Directed by live-action Mulan filmmaker Niki Caro, The Mother purports to humanise Lopez’ character’s emotional constipation with a tepid, dour mother-daughter estrangement scenario, and in doing so botches things completely. Written by Misha Green, Andrea Berloff and Peter Craig, the film’s maternal subtext should have been the glue holding this peacemeal effort together, but in ineffectively cohesing the familial with the thriller/espionage aspects, it all unravels unevenly and, in a fatal mistake, turns Lopez’ character in one that’s ultimately thoroughly unlikeable. The plot is a minor gathering of subgenre tropes, poorly cobbled together and laced with violence befitting a modern actioner of this ilk, and Caro’s handling of the action sequences – when they occur – is borderline incoherent, and certainly never engaging. Lopez, who co-produced with a litany of others, cannot seem to summon the ability to make us care about this unnamed character, a woman forced into a heinous situation (through her own poor judgement, as it turns out) and thanklessly cast aside by the American government. This should have been an easy-peasy home-run, a knockout blow for somebody of Lopez’ venerated position of film stars, but the dank, expressionless manner in which the character is written, and Caro’s equally dour direction, make this stagnant whisper-killer entry nothing more than a sleeper.
With Lopez doing her best gritted-teeth performance, an all-too-brief appearance by Gael Garcia Bernal as Hector, and a vastly over the top turn by Joseph Fiennes, as the sadistic Lovell, the film turns to co-stars Lucy Paez, as Zoe, and Omari Hardwick, as Cruise, to salvage any semblance of remotely human emotion within this pancake screenplay. Paez isn’t offered enough relationship bonding with Lopez to warrant much of a mention, although she seems to be more than a capable actress, while Hardwick’s casual sexuality towards Lopez and their incredible tension together is criminally underutilised – hell, it’s never once mentioned, and it should have been. Paul Raci pops up as the irascible Jons, a friend of the Mother who runs a local store up in the Alaskan wilderness, and you get the sense the paternal affection he has for the mother and daughter could have been better developed to make this film even better.
Unfortunately, despite some decent production value at her back, Niki Caro badly fumbles the ball here. This film’s promise is quite good, and from the opening sequence there’s some stakes here that feel fully worked out and competently managed. Unfortunately, due to a plot that has to skip over a lot of time before any character arcs are resolved, momentum screeches to a dead stop, and the writing, direction and performances start to take on an increasingly incoherent nature. Plot contrivances abound, with people seeming to travel the length of the United States in the time it takes to read this sentence – a little like the final season of Game of Thrones, if I’m honest – and no matter how hard it tries it makes finding people living in a technology-free shack on the edge of a giant North American glacial wilderness unexpectedly easy. The Mother tries for a Taken level of realistic violence and euphoric comeuppance, but fails utterly to deliver. Instead, it’s a boring, inert piece of filmmaking nonsense, lacking impact and scouring away much of Lopez’ appreciation built in to films like the recent Shotgun Wedding.
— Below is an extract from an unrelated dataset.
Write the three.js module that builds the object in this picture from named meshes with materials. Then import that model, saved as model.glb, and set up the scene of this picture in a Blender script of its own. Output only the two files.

The Mother is a dud. A complete waste of everyone’s time – yours, mine, theirs. It’s as if somebody had a great idea for a story and it was pushed into production before it was properly thought through. Lopez tries for grimdark emotional gravitas but just looks like she’s got stomach cramps the whole time, while her co-stars all vacillate between competent and valiant, and outright lunacy. Skip this, there’s better films out there and you’d be better off watching those than this.